Shortages of childcare placements mean that, despite still being pregnant, she has had to organise—and pay a deposit for—a nursery place ahead of giving birth. 

“I’ve had to sort out a nursery, work out what days I want, and stuff like that,” she said. “The waiting lists are so long, I’m having to organise my return to work and I’ve not even left yet.”

Her friend Frankie, who was also on her first protest, explained, “This type of organisation totally falls on women. We have supportive other halves, they’re really hands-on, but they don’t do any of this bit.”

“They don’t get much parental leave,” said Kathryn. “So it’s the system that forces that societal narrative that we’re the default parent.”

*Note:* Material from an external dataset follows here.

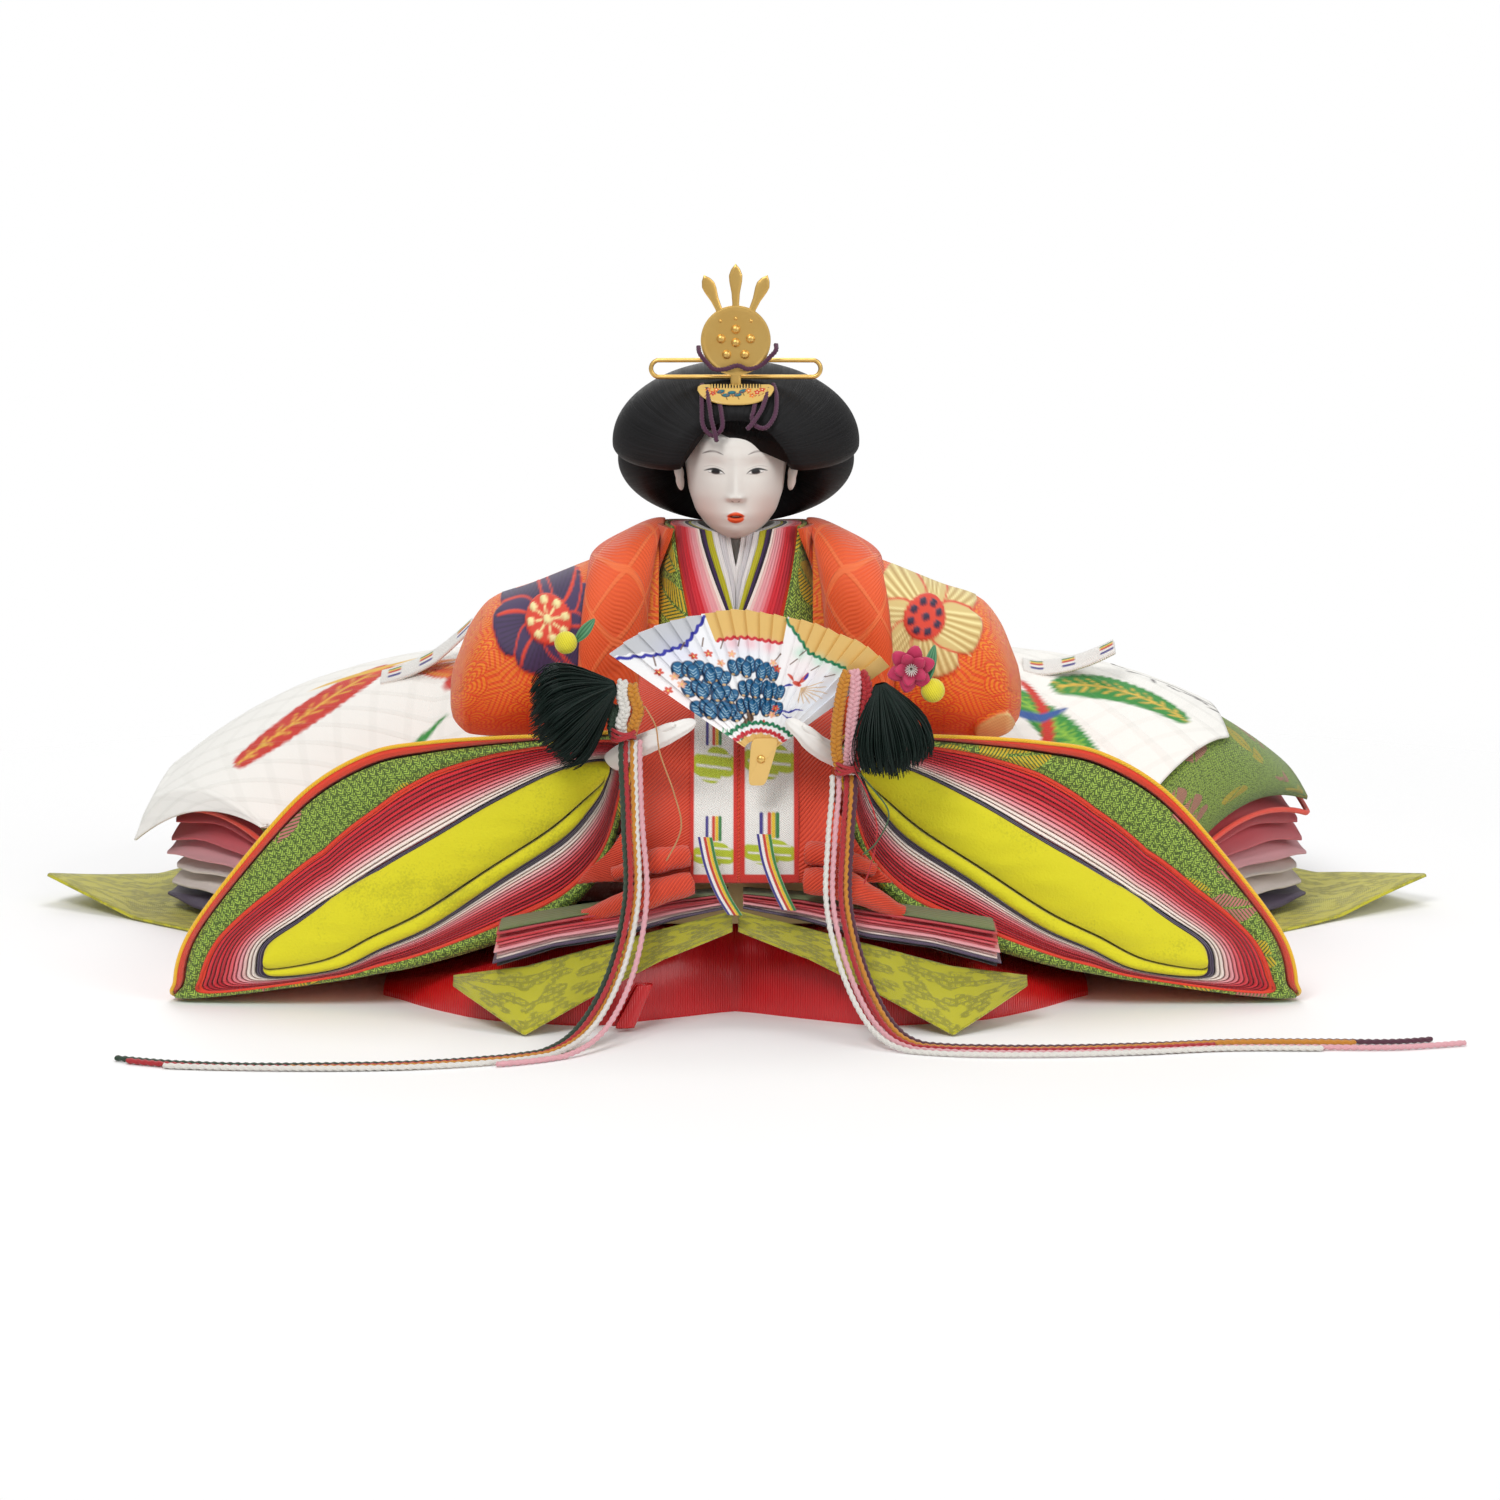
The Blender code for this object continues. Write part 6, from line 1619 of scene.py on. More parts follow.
bm = bmesh.new()
laid_grid(bm, 130, 100, lap_place, (2 * LAP_HALF_WIDTH, 0.085))
lap_red = Finish("lap_red_twill", dye(222, 62, 24), 0.6, Sheen_Weight=0.25)
lap_u, lap_v = lap_red.cloth()
lap_twill = (lap_u + lap_v).wave(0.0013)
lap_red.feed("Base Color", lap_red.blend(lap_twill * 0.6, dye(228, 70, 26), dye(184, 30, 14)))
lap_red.relief(lap_twill, 0.0003)
lap = finished("coat_lap", bm, lap_red, "doll", wall=LAP_WALL * 0.7, offset=0.0)
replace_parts(lap, "lap_brocade")
# Rows: name, points of the roll's middle, and its half height
LAP_ROLLS = (("left", ((-0.0120, -0.0935, 0.0425), (-0.0230, -0.0950, 0.0400), (-0.0350, -0.0950, 0.0360),
                       (-0.0455, -0.0925, 0.0315)), 0.0042),
             ("right", ((0.0200, -0.0935, 0.0430), (0.0300, -0.0952, 0.0425), (0.0400, -0.0955, 0.0385),
                        (0.0500, -0.0925, 0.0325)), 0.0046),
             ("left_upper", ((-0.0130, -0.0900, 0.0500), (-0.0240, -0.0915, 0.0485),
                             (-0.0370, -0.0890, 0.0440)), 0.0038),
             ("right_upper", ((0.0205, -0.0900, 0.0510), (0.0300, -0.0920, 0.0500),
                              (0.0420, -0.0885, 0.0450)), 0.0040))
for roll_name, roll_points, roll_half in LAP_ROLLS:
    points = even(roll_points, 0.0008)
    bm = bmesh.new()
    rope(bm, points, roll_half, 26, girth=lambda t: 0.60 + 0.40 * math.sin(math.pi * min(1, t * 1.2 + 0.1))
         + 0.06 * math.sin(t * 19))
    facing_out(bm)
    roll = finished("lap_fold_" + roll_name, bm, lap_red, "doll", smooth=80)

# Two woven bands: white herringbone bordered in red, with striped blocks and yellow-green clouds,
# hanging down the lap, each with its end folded back and a striped ribbon over it
BAND_RED = dye(222, 44, 26)
CLOUD_GREEN = dye(190, 206, 40)


def band_finish_place(low, high):
    def place(across, down):
        y, z, _ = lap_line(0.12 + 0.88 * down, -BAND_GAP - 0.0004)
        x = low + (high - low) * across
        curl = 0.0010 * (abs(2 * across - 1) ** 3) * down
        return Vector((x, y - 0.0006 + curl * 0.4, z))
    return place


def paint_band(art, width, length, shift):
    art.soft = 0.0003
    edge = width * 0.085
    for k in range(7):
        along = length * (0.16 + 0.13 * k) + shift
        if k % 3 == 1:
            court_stripes(art, width * 0.5, along, width * 0.17, 0.0034)
        elif k % 3 == 2:
            for j in range(4):
                art.oval(width * (0.28 + 0.15 * j), along + 0.0018 * math.sin(j * 2.1), width * 0.24, 0.0028,
                         0.2, CLOUD_GREEN, 0.0, 2.6)
            for j in range(3):
                art.stroke([(width * 0.15, along - 0.003 + 0.003 * j), (width * 0.85, along - 0.002 + 0.003 * j)],
                           0.0003, TRAIN_WHITE)
    art.cover(art.inside(edge - art.x), BAND_RED)
    art.cover(art.inside(art.x - width + edge), BAND_RED)
    art.cover(art.inside(art.y - length * 0.93), BAND_RED)


for word, (low, high) in BAND_PLACES.items():
    width = high - low
    length = 0.066
    bm = bmesh.new()
    made, shares = laid_grid(bm, 56, 200, band_finish_place(low, high), (width, length))
    art = Painting([s[0] * width for s in shares], [s[1] * length for s in shares], TRAIN_WHITE)
    paint_band(art, width, length, 0.001 if word == "left" else 0.0)
    band = finished("woven_band_" + word, bm, woven_band, "doll", paint=art.colour, wall=0.0008, offset=1.0)
    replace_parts(band, "band_" + word)

# Striped ribbons: narrow flat braids of the five colours, which hang from the bands' feet
RIBBONS = {"left": ((-0.0090, -0.0925, 0.0560), (-0.0072, -0.0950, 0.0480), (-0.0040, -0.0972, 0.0400),
                    (0.0000, -0.0985, 0.0335)),
           "right": ((0.0085, -0.0930, 0.0570), (0.0100, -0.0952, 0.0490), (0.0130, -0.0972, 0.0410),
                     (0.0160, -0.0985, 0.0350))}
RIBBON_HALF = 0.0022
for word, route in RIBBONS.items():
    run = [Vector(p) for p in even(route, 0.0005)]

    def ribbon_place(across, down, run=run):
        i = round(down * (len(run) - 1))
        return run[i] + Vector(((2 * across - 1) * RIBBON_HALF, 0.0004 * math.cos(across * 3), 0))

    bm = bmesh.new()
    made, shares = laid_grid(bm, 30, len(run) - 1, ribbon_place, (2 * RIBBON_HALF, run_length(run)))
    art = Painting([s[0] * 2 * RIBBON_HALF for s in shares], [s[1] for s in shares], TRAIN_WHITE)
    art.soft = 0.0001
    for k, colour in enumerate(STRIPE_DYES):
        centre = 2 * RIBBON_HALF * (k + 0.5) / 5
        art.cover(art.inside(RIBBON_HALF / 5 - np.abs(art.x - centre)), colour)
    ribbon = finished("striped_ribbon_" + word, bm, woven_band, "doll", paint=art.colour, wall=0.0005, offset=0)

# Head: a matte white face and neck of polished shell paste, its features modelled low and painted
# with a fine brush; ears stand out under the hair
NECK_BASE = 0.1128
NECK_RADIUS = 0.0078
HEAD_BASE = 0.135
HEAD_HEIGHT = 0.045
HEAD_HALF_WIDTH = 0.0162
HEAD_HALF_DEPTH = 0.0200
# Rows: height, half width, front and back shares
HEAD_SHARES = ((0.0, 0.02, 0.30, 0.10), (0.02, 0.22, 0.62, 0.25), (0.05, 0.40, 0.82, 0.38), (0.10, 0.58, 0.96, 0.48),
               (0.20, 0.78, 1.05, 0.60), (0.34, 0.91, 1.09, 0.68), (0.52, 0.975, 1.10, 0.76),
               (0.70, 0.95, 1.07, 0.76), (0.84, 0.80, 0.90, 0.62), (0.93, 0.52, 0.58, 0.42),
               (0.98, 0.24, 0.28, 0.20), (1.0, 0.01, 0.01, 0.01))
FACE_COLUMNS = 300
FACE_ROWS = 300
EYE_X = 0.0066
EYE_Z = 0.1577
NOSE_Z = 0.1504
MOUTH_Z = 0.1437
GOFUN = dye(232, 227, 220)
INK, BROWN_INK = dye(18, 14, 16), dye(96, 82, 78)
LIP_RED, LIP_DARK, BLUSH = dye(236, 84, 32), dye(70, 26, 20), dye(240, 208, 196)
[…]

Pregnant Then Screwed had three central demands for the protests—flexible working as the default, good quality affordable childcare and ring-fenced, properly-paid parental leave. 

Reiss, Mathilde and Albert on the march in London

Reiss, Mathilde and Albert on the march in London

For Emma, a mother to three children, her childcare costs are “horrendous”. “It affects everything—we haven’t been on holiday since we had the children,” she told Socialist Worker. “We travelled loads before we had children. So we used to say, ‘I can’t wait to take them and do all these things.’ But now we have zero spare money.”

And she described the childcare crisis as “demoralising.” “You work really hard as a mother, and you work really hard at a job—and you’ve got nothing financially to show for it,” she said. 

“You’re not able to do things you anticipated doing with your children, because you’re paying for someone else to look after them.” 

She called on the government to fund childcare places from the moment maternity leave ends—at least partially. And Emma says she and her partner were “literally counting down the days” until her youngest child received some free funding. 

Many protesters talked about how underfunding the sector was driving a wrecking ball through provision. Livvy called for a “huge rewrite” across the entire sector, and said she feels “like mothers and the childcare sector are massively low on the list of the government’s priorities”.

“It’s not just this government though, it’s years and years of underinvestment,” she said. 

One idea mooted several times by the government this year is relaxing ratios of staff to children in early years provision. Livvy blasted relaxing ratios as workers “only have the same amount of hands.” “It adds an unnecessary pressure on an already overstretched workforce who work incredibly hard,” she said. “They’re so undersupported and underfunded.”

Pregnant Then Screwed founder Joeli Brearly greeted the throng of people, placards and pushchairs from a double-decker bus in Parliament Square. She said that policymakers “expected us to be good girls who bonk for Britain but ignore us in policymaking.”

She called for policy-making that “allows dads to be dads.” “We can fix this and we can change it,” she said. “But we need to keep going, we need to force them to listen.”

Brearly said when politicians act on the childcare crisis they’ll “pretend it was all their idea but we will remember this moment”.